## Provided data
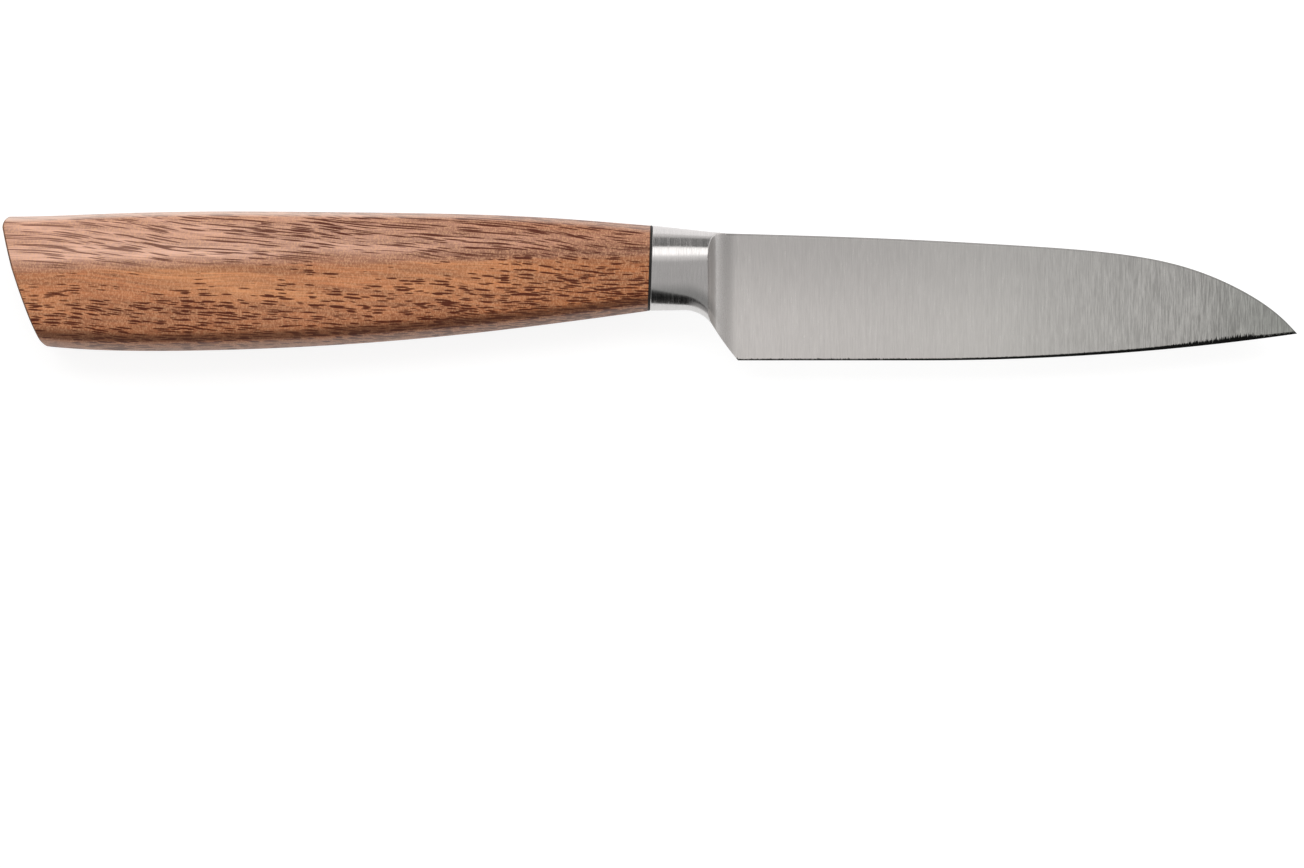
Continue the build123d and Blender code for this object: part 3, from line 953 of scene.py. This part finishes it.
def studio_world():
    """A soft studio: level light overhead, dimmer to the sides, and white to the camera."""
    world = bpy.data.worlds.new("studio")
    bpy.context.scene.world = world
    world.use_nodes = True
    make = Maker(world.node_tree)
    x, y, z = make.parts(make.coordinates["Generated"])
    tilt = make.math("DEGREES", make.math("ARCTAN2", y, z))
    share = make.math("DIVIDE", make.plus(tilt, float(TILT_END)), 2.0 * TILT_END, clamp=True)

    def band(stops):
        ramp = make.node("ShaderNodeValToRGB", {"Fac": share})
        ramp.color_ramp.interpolation = "EASE"
        elements = ramp.color_ramp.elements
        while len(elements) > 1:
            elements.remove(elements[-1])
        for n, (angle, level) in enumerate(stops):
            place = (angle + TILT_END) / (2 * TILT_END)
            stop = elements[0] if n == 0 else elements.new(place)
            stop.position = place
            stop.color = tuple(level * part for part in WARMTH) + (1,)
        return ramp.outputs["Color"]

    # The cards stand only before and behind the knife. To its two ends the light dims, and it
    # comes back a little low down.
    across = make.mix(make.spread(make.math("ABSOLUTE", x), 0.13, 0.32), band(CARDED), band(PLAIN))
    side = make.math("ABSOLUTE", make.math("DEGREES", make.math("ARCTAN2", x, z)))
    level = make.spread(side, 5.0, 28.0, 1.0, 0.58)
    level = make.plus(level, make.spread(side, 50.0, 84.0, 0.0, 0.36))
    light = make.node("ShaderNodeVectorMath", {0: across, "Scale": level}, operation="SCALE")

    # White for the camera, and near the horizon for reflections too
    ray = make.node("ShaderNodeLightPath").outputs
    mirrored = make.larger(ray["Is Glossy Ray"], ray["Is Transmission Ray"])
    mirrored = make.times(mirrored, make.spread(z, 0.0, 0.06, 1.0, 0.0))
    white = make.larger(ray["Is Camera Ray"], mirrored)
    seen = make.mix(white, light.outputs[0], grey(1.0))
    background = make.node("ShaderNodeBackground", {"Color": seen, "Strength": 1.0})
    make.node("ShaderNodeOutputWorld", {"Surface": background.outputs[0]})


def softbox():
    """A long lamp over the spine's side. Nothing mirrors it."""
    angle, distance, width, length, strength = math.radians(31.0), 0.9, 0.46, 1.5, 2.3
    light = bpy.data.lights.new("softbox", "AREA")
    light.shape = "RECTANGLE"
    light.size, light.size_y = length, width
    light.energy = strength * math.pi * width * length
    lamp = bpy.data.objects.new("softbox", light)
    bpy.context.scene.collection.objects.link(lamp)
    lamp.location = (0.0, math.sin(angle) * distance, math.cos(angle) * distance)
    lamp.rotation_euler = (-angle, 0, 0)
    lamp.visible_glossy = False


def photo_camera():
    """A long lens straight above the knife, which fills the frame's width."""
    frame_width, lens, sensor = 210.5 * MM, 200.0, 36.0
    data = bpy.data.cameras.new("camera")
    data.lens, data.sensor_width = lens, sensor
    data.clip_start, data.clip_end = 0.05, 20.0
    camera = bpy.data.objects.new("camera", data)
    bpy.context.scene.collection.objects.link(camera)
    camera.location = (0.000167, -0.02386, frame_width * lens / sensor + MIDDLE[2] * MM)
    bpy.context.scene.camera = camera


make_blade(satin_steel())
make_handle(walnut())
dress("spacer", black_fibre())
dress("tang_adhesive", cured_epoxy())
pale_floor()
studio_world()
softbox()
photo_camera()
bpy.context.scene.view_settings.view_transform = "Standard"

## Exercise prompt
Show all lines above holding "scene".

## The reply
Continue the build123d and Blender code for this object: part 3, from line 953 of scene.py. This part finishes it.
    bpy.context.scene.world = world
    bpy.context.scene.collection.objects.link(lamp)
    bpy.context.scene.collection.objects.link(camera)
    bpy.context.scene.camera = camera
bpy.context.scene.view_settings.view_transform = "Standard"